Single by Sonny Boy Williamson II
- A-side: "Help Me"
- Released: 1963
- Recorded: Chicago, January 11, 1963
- Genre: Blues
- Length: 2:30
- Label: Checker
- Songwriter(s): Sonny Boy Williamson II; Willie Dixon;
- Producer(s): Leonard Chess; Phil Chess; Willie Dixon;

Sonny Boy Williamson II singles chronology
| "One Way Out" / "Nine Below Zero" (1962) | "Bye Bye Bird" (1963) | "Trying to Get Back on My Feet" / "Decoration Day" (1963) |

= Bye Bye Bird =

"Bye Bye Bird" is a harmonica-driven blues song written by Willie Dixon and Sonny Boy Williamson II. In 1963, Checker Records issued it as the B-side of Williamson's single "Help Me", which was his last single to reach the record charts.

The song was recorded on January 11, 1963, by Williamson on vocal and harmonica, backed by Lafayette Leake or Billy Emerson on organ, Matt Murphy on guitar, Milton Rector on bass, and Al Duncan on drums.

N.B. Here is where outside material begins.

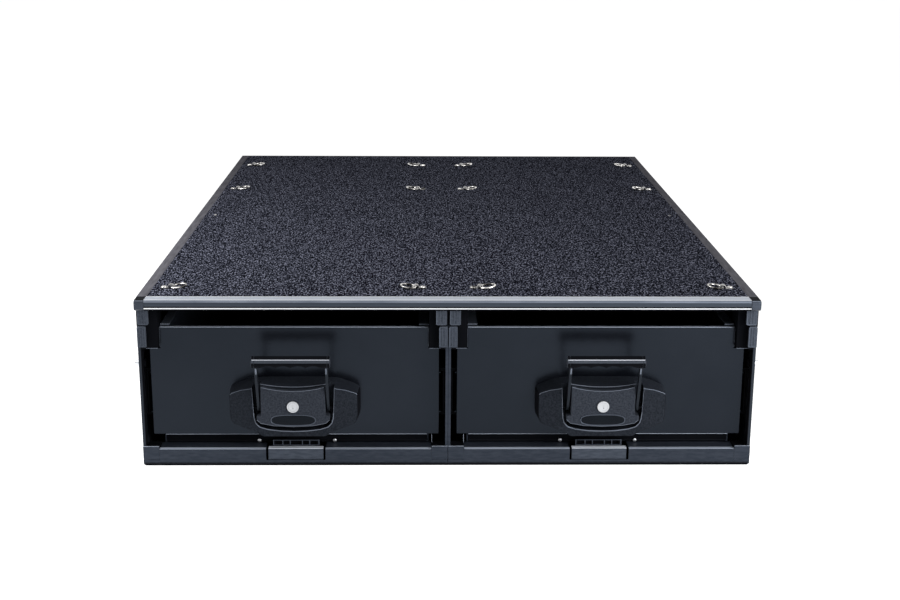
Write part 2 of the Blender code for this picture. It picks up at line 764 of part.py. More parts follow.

"Bye Bye Bird" is included on several Sonny Boy Williamson compilation albums, such as More Real Folk Blues (1967) and His Best (1997). A live recording by Williamson from December 8, 1963, at the Crawdaddy Club, in Richmond, England, accompanied by the Yardbirds, is included on Sonny Boy Williamson and the Yardbirds (1966).

The song was recorded by the Moody Blues for their 1965 debut album The Magnificent Moodies.